Lines of data

────────

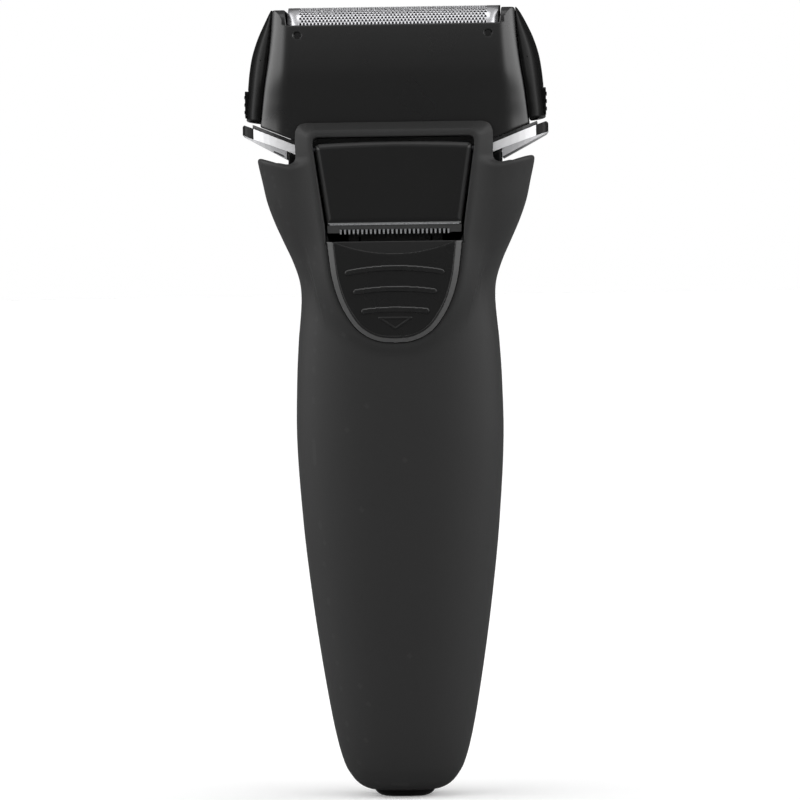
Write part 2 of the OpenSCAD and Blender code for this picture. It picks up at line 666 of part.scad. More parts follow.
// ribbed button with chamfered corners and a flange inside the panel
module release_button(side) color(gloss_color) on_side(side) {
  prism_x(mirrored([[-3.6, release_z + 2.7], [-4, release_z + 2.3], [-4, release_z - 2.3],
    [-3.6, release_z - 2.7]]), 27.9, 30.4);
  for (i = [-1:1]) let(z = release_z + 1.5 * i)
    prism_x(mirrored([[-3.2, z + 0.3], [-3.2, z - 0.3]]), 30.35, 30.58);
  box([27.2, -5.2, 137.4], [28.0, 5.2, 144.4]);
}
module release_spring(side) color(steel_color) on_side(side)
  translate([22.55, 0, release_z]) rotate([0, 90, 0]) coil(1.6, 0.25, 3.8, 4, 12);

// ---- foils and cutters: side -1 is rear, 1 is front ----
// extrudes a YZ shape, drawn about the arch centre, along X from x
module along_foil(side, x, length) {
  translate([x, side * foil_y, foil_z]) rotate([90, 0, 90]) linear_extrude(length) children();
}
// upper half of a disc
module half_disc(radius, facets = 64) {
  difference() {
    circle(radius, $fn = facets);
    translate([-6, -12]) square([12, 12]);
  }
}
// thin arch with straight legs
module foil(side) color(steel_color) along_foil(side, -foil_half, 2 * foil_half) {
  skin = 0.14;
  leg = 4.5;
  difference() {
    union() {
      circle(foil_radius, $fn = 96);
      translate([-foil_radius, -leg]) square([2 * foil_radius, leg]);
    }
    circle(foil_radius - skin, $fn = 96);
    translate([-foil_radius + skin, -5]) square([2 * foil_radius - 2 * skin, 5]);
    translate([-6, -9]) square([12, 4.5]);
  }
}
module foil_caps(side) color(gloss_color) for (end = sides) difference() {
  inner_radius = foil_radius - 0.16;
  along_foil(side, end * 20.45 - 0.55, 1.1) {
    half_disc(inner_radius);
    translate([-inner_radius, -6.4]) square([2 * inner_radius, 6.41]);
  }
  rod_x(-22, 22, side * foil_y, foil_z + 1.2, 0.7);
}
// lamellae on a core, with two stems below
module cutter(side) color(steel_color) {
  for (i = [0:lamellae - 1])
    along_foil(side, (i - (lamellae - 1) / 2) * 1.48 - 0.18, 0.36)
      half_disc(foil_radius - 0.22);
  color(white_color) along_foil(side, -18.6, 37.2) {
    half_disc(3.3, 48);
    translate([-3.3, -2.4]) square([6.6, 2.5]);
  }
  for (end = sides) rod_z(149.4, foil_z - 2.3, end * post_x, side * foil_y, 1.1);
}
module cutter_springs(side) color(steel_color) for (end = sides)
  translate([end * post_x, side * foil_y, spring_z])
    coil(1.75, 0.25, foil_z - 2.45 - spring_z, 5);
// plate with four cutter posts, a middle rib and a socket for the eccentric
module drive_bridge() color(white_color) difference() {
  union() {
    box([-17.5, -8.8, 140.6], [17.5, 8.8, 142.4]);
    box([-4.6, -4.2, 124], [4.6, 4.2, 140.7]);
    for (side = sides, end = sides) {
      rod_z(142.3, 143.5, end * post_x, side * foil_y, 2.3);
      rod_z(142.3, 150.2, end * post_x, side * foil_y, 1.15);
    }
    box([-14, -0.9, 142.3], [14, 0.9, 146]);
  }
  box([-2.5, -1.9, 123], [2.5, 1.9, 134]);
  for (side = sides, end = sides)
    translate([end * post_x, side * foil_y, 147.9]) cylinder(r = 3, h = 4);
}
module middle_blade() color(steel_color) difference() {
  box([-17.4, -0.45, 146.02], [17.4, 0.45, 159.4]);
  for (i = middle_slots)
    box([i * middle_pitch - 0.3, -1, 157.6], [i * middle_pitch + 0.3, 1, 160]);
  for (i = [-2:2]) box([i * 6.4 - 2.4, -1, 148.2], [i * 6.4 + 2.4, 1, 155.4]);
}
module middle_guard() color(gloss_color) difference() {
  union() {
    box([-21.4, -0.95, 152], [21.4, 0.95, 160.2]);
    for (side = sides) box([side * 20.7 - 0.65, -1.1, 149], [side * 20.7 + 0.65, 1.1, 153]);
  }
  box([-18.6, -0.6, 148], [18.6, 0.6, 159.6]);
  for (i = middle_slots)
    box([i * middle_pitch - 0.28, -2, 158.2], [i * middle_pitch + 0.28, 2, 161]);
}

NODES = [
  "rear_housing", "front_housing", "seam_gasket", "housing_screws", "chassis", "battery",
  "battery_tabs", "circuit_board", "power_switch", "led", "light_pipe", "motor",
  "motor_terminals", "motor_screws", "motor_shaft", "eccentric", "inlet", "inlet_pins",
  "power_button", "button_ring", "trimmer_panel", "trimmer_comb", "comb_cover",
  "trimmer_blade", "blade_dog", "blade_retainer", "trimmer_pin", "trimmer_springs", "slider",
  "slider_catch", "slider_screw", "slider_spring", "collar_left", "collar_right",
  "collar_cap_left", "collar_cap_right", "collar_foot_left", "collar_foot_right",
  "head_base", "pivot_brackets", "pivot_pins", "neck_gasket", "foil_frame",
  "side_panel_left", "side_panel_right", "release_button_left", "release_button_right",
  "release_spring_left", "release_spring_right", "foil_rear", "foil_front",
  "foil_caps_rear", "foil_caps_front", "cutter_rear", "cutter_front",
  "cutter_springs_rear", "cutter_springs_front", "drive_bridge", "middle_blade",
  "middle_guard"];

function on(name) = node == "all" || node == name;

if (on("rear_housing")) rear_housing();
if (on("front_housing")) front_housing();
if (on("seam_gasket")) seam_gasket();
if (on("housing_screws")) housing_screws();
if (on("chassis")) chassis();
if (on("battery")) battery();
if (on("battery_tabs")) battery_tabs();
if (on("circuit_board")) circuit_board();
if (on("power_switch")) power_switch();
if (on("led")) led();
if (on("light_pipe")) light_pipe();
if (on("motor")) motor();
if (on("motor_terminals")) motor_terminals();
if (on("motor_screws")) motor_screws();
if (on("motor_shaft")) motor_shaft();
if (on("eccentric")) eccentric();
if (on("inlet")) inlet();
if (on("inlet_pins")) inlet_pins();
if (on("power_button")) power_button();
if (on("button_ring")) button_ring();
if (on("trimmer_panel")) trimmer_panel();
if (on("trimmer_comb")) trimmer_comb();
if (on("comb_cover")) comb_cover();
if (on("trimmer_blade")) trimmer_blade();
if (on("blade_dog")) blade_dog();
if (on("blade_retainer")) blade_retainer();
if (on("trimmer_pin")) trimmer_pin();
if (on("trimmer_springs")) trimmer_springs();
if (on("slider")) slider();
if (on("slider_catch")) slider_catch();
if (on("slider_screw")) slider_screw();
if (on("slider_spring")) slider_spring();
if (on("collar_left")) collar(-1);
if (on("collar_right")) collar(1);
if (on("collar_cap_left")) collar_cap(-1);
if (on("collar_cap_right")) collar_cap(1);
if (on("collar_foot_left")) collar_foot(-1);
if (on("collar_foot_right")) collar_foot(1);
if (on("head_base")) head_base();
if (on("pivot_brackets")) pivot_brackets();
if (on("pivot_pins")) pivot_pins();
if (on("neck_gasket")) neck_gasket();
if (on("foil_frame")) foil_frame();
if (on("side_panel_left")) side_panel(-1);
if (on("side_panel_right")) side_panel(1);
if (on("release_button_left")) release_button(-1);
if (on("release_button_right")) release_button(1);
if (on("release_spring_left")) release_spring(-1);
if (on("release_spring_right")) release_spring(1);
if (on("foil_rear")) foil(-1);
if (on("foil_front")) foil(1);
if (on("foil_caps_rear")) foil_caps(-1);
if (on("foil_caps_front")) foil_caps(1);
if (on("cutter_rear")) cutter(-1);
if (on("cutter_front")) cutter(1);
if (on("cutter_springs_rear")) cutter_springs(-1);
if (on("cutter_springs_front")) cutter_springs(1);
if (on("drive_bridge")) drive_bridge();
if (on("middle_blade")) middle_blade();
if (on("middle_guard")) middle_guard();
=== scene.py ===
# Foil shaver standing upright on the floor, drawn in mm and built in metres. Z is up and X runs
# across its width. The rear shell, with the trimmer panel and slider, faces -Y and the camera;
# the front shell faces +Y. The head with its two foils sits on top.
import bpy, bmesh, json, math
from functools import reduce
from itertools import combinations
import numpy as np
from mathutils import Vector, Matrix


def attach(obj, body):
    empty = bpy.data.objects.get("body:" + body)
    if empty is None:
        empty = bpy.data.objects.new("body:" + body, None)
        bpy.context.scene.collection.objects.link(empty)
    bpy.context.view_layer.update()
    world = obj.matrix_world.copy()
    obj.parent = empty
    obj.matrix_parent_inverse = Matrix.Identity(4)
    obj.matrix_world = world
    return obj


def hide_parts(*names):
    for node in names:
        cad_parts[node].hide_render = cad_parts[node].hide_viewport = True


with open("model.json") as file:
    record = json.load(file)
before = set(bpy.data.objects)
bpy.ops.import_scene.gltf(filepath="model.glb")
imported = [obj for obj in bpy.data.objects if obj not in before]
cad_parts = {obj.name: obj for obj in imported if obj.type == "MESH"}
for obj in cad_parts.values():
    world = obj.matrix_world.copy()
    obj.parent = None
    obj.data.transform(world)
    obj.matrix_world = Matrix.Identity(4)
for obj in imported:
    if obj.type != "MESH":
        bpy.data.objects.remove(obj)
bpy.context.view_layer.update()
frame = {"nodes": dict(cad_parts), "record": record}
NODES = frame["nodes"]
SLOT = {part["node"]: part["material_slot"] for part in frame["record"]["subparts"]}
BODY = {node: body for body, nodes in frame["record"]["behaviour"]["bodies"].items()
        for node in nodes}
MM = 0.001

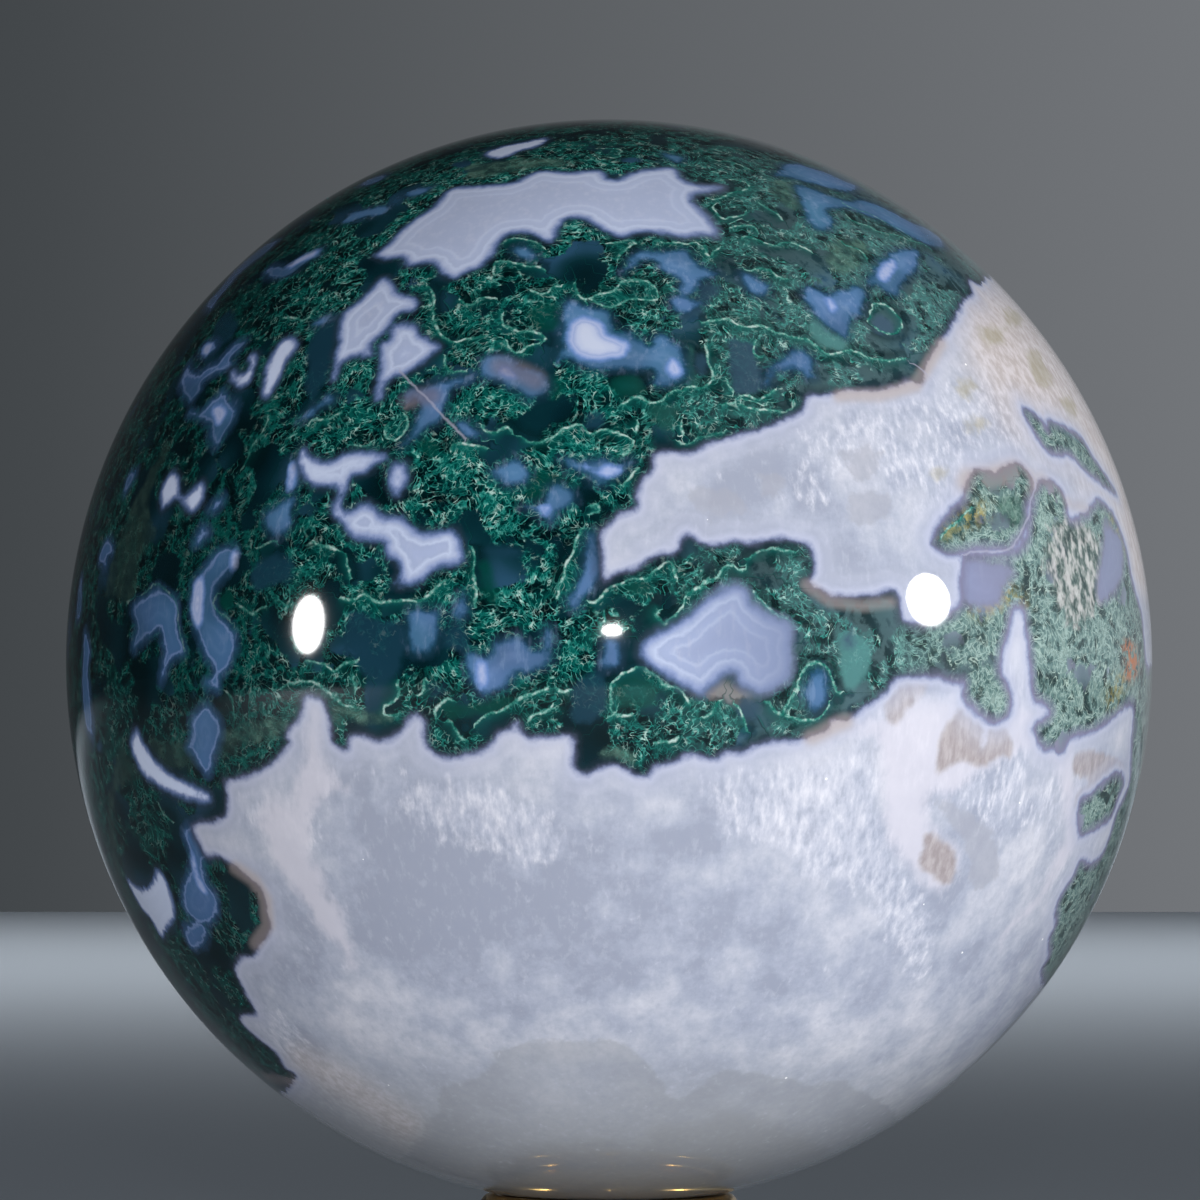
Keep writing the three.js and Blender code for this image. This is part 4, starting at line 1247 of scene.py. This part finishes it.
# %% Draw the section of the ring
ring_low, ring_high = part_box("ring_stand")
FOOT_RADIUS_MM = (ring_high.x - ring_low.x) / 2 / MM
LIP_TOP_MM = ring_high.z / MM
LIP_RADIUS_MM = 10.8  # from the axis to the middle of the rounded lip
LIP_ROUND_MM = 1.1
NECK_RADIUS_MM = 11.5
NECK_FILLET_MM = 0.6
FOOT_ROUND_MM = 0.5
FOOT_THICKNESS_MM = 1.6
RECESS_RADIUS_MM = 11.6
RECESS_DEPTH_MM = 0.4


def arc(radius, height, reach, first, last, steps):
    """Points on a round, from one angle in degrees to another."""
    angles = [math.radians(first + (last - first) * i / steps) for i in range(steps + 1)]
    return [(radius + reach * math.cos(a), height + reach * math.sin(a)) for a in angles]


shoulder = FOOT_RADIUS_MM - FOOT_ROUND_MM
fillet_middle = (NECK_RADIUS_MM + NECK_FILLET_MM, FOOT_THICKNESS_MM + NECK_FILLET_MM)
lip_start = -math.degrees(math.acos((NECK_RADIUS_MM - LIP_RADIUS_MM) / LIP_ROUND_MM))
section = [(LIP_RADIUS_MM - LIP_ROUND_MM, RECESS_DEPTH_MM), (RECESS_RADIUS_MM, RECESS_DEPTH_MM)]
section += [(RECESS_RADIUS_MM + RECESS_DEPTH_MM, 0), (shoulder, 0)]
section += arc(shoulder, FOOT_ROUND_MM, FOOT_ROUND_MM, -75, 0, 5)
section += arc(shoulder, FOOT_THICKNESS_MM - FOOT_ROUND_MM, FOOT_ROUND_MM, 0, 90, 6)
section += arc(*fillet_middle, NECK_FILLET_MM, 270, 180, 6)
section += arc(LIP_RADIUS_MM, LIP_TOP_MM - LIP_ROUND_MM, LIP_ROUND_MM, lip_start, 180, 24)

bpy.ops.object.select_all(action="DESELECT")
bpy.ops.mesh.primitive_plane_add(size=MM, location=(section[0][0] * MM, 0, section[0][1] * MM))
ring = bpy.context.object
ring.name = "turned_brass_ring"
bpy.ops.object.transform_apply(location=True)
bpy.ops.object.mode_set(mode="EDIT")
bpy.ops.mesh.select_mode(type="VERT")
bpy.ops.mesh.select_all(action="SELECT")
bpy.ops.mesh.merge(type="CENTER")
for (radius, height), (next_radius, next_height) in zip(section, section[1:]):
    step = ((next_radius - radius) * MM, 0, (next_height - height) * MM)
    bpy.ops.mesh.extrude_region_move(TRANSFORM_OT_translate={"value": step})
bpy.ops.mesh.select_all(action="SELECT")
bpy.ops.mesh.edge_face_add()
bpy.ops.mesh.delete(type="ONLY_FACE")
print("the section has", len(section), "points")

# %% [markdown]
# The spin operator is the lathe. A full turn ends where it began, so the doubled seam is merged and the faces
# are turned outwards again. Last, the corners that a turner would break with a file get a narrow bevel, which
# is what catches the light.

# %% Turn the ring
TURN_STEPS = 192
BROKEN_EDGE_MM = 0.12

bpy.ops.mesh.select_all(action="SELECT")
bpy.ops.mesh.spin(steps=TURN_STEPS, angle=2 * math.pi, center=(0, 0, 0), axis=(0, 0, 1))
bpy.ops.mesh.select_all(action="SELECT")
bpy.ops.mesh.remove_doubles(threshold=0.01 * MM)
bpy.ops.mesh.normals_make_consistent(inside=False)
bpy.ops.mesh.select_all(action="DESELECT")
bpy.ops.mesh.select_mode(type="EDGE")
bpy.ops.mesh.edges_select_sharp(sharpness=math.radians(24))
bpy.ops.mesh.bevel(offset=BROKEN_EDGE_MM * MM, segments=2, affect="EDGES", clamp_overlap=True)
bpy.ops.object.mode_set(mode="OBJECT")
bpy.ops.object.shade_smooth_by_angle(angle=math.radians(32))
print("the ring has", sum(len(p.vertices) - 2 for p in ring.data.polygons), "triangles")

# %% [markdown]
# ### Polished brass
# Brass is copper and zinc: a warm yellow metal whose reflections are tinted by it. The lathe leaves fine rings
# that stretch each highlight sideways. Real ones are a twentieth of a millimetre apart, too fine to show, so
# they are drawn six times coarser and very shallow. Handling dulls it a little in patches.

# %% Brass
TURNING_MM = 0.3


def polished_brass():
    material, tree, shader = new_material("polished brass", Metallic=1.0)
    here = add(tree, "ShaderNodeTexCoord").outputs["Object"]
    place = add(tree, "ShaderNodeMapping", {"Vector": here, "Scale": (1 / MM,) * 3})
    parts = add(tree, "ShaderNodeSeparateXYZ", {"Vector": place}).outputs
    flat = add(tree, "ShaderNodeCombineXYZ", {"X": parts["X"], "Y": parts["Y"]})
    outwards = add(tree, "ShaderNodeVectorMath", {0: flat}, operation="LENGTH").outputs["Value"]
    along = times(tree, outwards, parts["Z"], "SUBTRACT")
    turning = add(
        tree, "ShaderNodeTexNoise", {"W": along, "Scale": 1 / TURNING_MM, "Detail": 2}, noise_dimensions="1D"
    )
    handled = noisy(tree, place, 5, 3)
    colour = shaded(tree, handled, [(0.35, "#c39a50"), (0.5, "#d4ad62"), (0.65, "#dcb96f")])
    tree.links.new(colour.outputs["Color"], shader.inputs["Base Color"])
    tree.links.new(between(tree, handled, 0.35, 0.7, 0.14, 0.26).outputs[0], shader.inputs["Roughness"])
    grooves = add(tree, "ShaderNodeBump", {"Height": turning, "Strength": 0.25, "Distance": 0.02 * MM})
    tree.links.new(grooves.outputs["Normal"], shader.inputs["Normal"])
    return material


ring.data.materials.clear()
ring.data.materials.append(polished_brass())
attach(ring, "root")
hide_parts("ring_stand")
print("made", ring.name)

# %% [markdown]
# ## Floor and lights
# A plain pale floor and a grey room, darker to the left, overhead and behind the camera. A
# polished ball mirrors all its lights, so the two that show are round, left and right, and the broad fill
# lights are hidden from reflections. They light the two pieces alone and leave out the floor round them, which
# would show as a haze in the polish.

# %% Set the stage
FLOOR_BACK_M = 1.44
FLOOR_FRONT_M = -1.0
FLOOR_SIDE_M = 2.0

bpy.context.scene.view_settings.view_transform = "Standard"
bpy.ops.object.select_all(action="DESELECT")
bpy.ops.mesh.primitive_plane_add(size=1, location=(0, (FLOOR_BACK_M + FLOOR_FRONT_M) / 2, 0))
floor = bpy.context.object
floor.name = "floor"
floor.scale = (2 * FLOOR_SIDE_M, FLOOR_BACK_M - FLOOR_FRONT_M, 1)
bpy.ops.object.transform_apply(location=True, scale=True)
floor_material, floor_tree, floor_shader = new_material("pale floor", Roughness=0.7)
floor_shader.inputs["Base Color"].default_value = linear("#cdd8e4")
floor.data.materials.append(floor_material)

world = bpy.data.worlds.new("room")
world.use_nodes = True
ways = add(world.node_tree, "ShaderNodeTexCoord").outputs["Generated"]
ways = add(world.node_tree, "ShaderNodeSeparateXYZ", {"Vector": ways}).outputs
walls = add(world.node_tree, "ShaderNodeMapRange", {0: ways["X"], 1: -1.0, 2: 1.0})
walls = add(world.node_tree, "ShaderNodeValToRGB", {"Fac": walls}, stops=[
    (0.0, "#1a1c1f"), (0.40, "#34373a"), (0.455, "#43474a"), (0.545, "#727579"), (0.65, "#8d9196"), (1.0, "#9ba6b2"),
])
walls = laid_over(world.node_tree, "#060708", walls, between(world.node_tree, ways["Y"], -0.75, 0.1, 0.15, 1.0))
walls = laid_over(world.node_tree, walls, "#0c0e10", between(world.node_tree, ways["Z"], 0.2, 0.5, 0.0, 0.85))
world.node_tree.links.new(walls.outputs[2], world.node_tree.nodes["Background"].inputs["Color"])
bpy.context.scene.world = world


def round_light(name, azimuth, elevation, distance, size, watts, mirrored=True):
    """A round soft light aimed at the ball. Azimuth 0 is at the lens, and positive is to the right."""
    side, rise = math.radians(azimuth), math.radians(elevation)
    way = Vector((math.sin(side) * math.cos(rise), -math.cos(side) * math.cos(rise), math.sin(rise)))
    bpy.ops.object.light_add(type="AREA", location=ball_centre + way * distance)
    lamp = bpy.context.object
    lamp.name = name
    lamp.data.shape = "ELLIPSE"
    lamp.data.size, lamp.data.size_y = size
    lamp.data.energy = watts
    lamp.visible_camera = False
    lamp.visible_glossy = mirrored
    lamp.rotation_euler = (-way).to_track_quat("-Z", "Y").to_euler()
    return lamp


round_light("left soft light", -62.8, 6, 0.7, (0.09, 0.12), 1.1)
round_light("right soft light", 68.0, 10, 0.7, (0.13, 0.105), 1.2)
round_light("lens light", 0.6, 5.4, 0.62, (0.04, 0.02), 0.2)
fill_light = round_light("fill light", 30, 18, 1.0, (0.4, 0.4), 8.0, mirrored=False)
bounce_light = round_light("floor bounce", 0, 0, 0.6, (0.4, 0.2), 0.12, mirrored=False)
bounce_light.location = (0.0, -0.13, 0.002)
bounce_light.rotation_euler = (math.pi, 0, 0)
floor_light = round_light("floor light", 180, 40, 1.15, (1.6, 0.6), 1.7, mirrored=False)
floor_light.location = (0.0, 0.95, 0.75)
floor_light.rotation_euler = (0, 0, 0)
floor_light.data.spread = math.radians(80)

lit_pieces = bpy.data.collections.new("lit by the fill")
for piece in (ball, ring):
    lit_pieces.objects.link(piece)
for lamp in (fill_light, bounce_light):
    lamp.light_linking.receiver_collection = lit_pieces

────────

§ **Prompt**
Copy out precisely the lines from the line with "Keep writing the" to the line with "return [(radius +" in the material above, including those two lines and omitting all the rest.

§ **Exercise output**
Keep writing the three.js and Blender code for this image. This is part 4, starting at line 1247 of scene.py. This part finishes it.
# %% Draw the section of the ring
ring_low, ring_high = part_box("ring_stand")
FOOT_RADIUS_MM = (ring_high.x - ring_low.x) / 2 / MM
LIP_TOP_MM = ring_high.z / MM
LIP_RADIUS_MM = 10.8  # from the axis to the middle of the rounded lip
LIP_ROUND_MM = 1.1
NECK_RADIUS_MM = 11.5
NECK_FILLET_MM = 0.6
FOOT_ROUND_MM = 0.5
FOOT_THICKNESS_MM = 1.6
RECESS_RADIUS_MM = 11.6
RECESS_DEPTH_MM = 0.4


def arc(radius, height, reach, first, last, steps):
    """Points on a round, from one angle in degrees to another."""
    angles = [math.radians(first + (last - first) * i / steps) for i in range(steps + 1)]
    return [(radius + reach * math.cos(a), height + reach * math.sin(a)) for a in angles]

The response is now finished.